* START *
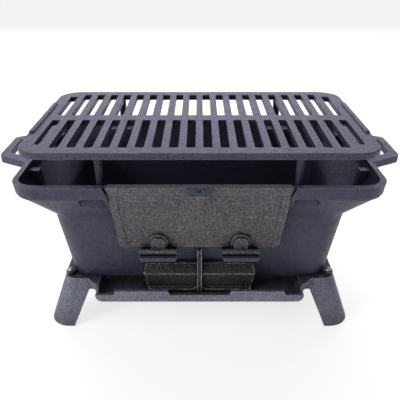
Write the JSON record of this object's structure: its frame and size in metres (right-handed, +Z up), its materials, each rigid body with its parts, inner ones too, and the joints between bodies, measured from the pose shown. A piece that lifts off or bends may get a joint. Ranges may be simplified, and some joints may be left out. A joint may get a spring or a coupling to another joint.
{
  "type": "hibachi grill",
  "caption": "Cast-iron tabletop charcoal hibachi: slotted cooking grate on legs, flared fire bowl with loop handles, flip-down coal door and sliding draft door on a footed stand.",
  "frame": {"origin": "on the ground, under the centre of the whole grill's box", "axes": "+Z up, +X along the grill's length towards its right handle, the coal door faces -Y"},
  "size_m": [0.484, 0.274, 0.2412],
  "materials": {
    "bowl_iron": "matt pre-seasoned, sand-cast grain",
    "stand_iron": "matt pre-seasoned, worn bright edges",
    "grate_iron": "satin pre-seasoned",
    "coal_grate_iron": "matt, dusted with ash",
    "door_iron": "speckled satin, worn bright edges",
    "draft_door_iron": "rough, bright worn ridges",
    "screw_steel": "zinc plated",
    "washer_steel": "dull zinc plated",
    "nut_steel": "bright plated"
  },
  "bodies": {
    "body": {"fire_bowl": "bowl_iron", "base_stand": "stand_iron", "stand_bolt_1": "screw_steel", "stand_washer_1": "washer_steel", "stand_nut_1": "nut_steel", "stand_bolt_2": "screw_steel", "stand_washer_2": "washer_steel", "stand_nut_2": "nut_steel", "stand_bolt_3": "screw_steel", "stand_washer_3": "washer_steel", "stand_nut_3": "nut_steel", "stand_bolt_4": "screw_steel", "stand_washer_4": "washer_steel", "stand_nut_4": "nut_steel"},
    "cooking_grate": {"cooking_grate": "grate_iron"},
    "coal_grate": {"coal_grate": "coal_grate_iron"},
    "coal_door": {"coal_door": "door_iron"},
    "draft_door": {"draft_door": "draft_door_iron"}
  },
  "joints": [
    {"name": "coal_door_hinge", "type": "hinge", "parent": "body", "child": "coal_door", "pos_m": [0, -0.098, 0.1108], "axis": [1, 0, 0], "range_deg": [0, 72]},
    {"name": "draft_door_slide", "type": "slide", "parent": "body", "child": "draft_door", "axis": [1, 0, 0], "range_m": [-0.018, 0.018]},
    {"name": "cooking_grate_lift", "type": "slide", "parent": "body", "child": "cooking_grate", "axis": [0, 0, 1], "range_m": [0, 0.06]},
    {"name": "coal_grate_lift", "type": "slide", "parent": "body", "child": "coal_grate", "axis": [0, 0, 1], "range_m": [0, 0.14]}
  ]
}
* END *
## Exercise requirements
Take the listing above and write it out again exactly.

## Problem solution
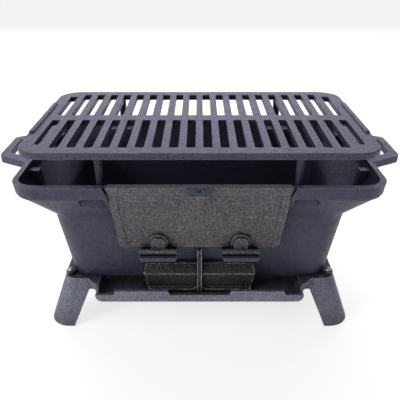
Write the JSON record of this object's structure: its frame and size in metres (right-handed, +Z up), its materials, each rigid body with its parts, inner ones too, and the joints between bodies, measured from the pose shown. A piece that lifts off or bends may get a joint. Ranges may be simplified, and some joints may be left out. A joint may get a spring or a coupling to another joint.
{
  "type": "hibachi grill",
  "caption": "Cast-iron tabletop charcoal hibachi: slotted cooking grate on legs, flared fire bowl with loop handles, flip-down coal door and sliding draft door on a footed stand.",
  "frame": {"origin": "on the ground, under the centre of the whole grill's box", "axes": "+Z up, +X along the grill's length towards its right handle, the coal door faces -Y"},
  "size_m": [0.484, 0.274, 0.2412],
  "materials": {
    "bowl_iron": "matt pre-seasoned, sand-cast grain",
    "stand_iron": "matt pre-seasoned, worn bright edges",
    "grate_iron": "satin pre-seasoned",
    "coal_grate_iron": "matt, dusted with ash",
    "door_iron": "speckled satin, worn bright edges",
    "draft_door_iron": "rough, bright worn ridges",
    "screw_steel": "zinc plated",
    "washer_steel": "dull zinc plated",
    "nut_steel": "bright plated"
  },
  "bodies": {
    "body": {"fire_bowl": "bowl_iron", "base_stand": "stand_iron", "stand_bolt_1": "screw_steel", "stand_washer_1": "washer_steel", "stand_nut_1": "nut_steel", "stand_bolt_2": "screw_steel", "stand_washer_2": "washer_steel", "stand_nut_2": "nut_steel", "stand_bolt_3": "screw_steel", "stand_washer_3": "washer_steel", "stand_nut_3": "nut_steel", "stand_bolt_4": "screw_steel", "stand_washer_4": "washer_steel", "stand_nut_4": "nut_steel"},
    "cooking_grate": {"cooking_grate": "grate_iron"},
    "coal_grate": {"coal_grate": "coal_grate_iron"},
    "coal_door": {"coal_door": "door_iron"},
    "draft_door": {"draft_door": "draft_door_iron"}
  },
  "joints": [
    {"name": "coal_door_hinge", "type": "hinge", "parent": "body", "child": "coal_door", "pos_m": [0, -0.098, 0.1108], "axis": [1, 0, 0], "range_deg": [0, 72]},
    {"name": "draft_door_slide", "type": "slide", "parent": "body", "child": "draft_door", "axis": [1, 0, 0], "range_m": [-0.018, 0.018]},
    {"name": "cooking_grate_lift", "type": "slide", "parent": "body", "child": "cooking_grate", "axis": [0, 0, 1], "range_m": [0, 0.06]},
    {"name": "coal_grate_lift", "type": "slide", "parent": "body", "child": "coal_grate", "axis": [0, 0, 1], "range_m": [0, 0.14]}
  ]
}